Voinovich v. Quilter, ___ U.S. ___, 116 S.Ct. 2542, 135 L.Ed.2d 1064 (1996)

The Supreme Court vacated the judgment of the District Court located at 912 F. Supp. 1006 and remanded the case for further consideration in light of Bush v. Vera, ___ U.S. ___, 116 S.Ct. 1941, 135 L.Ed.2d 248 (1996), and Shaw v. Hunt, ___ U.S. ___, 116 S.Ct. 1894, 135 L.Ed.2d 207 (1996).

Quilter v. Voinovich, ___ F. Supp. ___, 1997 U.S. Dist. LEXIS 17251, 1997 WL 687725 (N.D. Ohio Aug. 22, 1997)

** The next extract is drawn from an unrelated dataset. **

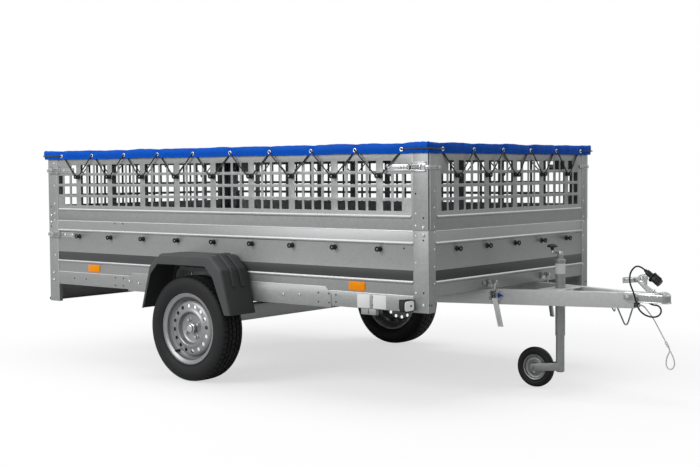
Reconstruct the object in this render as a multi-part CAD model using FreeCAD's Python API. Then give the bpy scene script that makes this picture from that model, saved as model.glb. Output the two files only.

On remand, the District Court held that the plaintiffs, including plaintiffs who were members of the Apportionment Board, did not have standing to challenge a number of the 1991 plan's districts because the plaintiffs neither resided in those districts nor produced specific evidence that they personally had been subjected to a racial classification in relation to the drawing of those districts. For the remaining districts, the District Court applied the analysis derived from Shaw v. Reno, 509 U.S. 630 (1993); Miller v. Johnson, 515 U.S. 900 (1995); Shaw v. Hunt, ___ U.S. ___, 116 S.Ct. 1894, 135 L.Ed.2d 207 (1996); and Bush v. Vera, ___ U.S. ___, 116 S.Ct. 1941, 135 L.Ed.2d 248 (1996), and found that, although race was a substantial factor in drawing the challenged districts, it was not a dominant and controlling rationale to which traditional districting principles (compactness, contiguity, and respect for political subdivisions) were subordinated. Race was a factor that was considered within the constraints of traditional districting principles, and so strict scrutiny of the challenged districts was not appropriate. Under rational basis scrutiny, the Apportionment Board had a rational basis for creating the challenged districts, and so there was no violation of the Equal Protection Clause.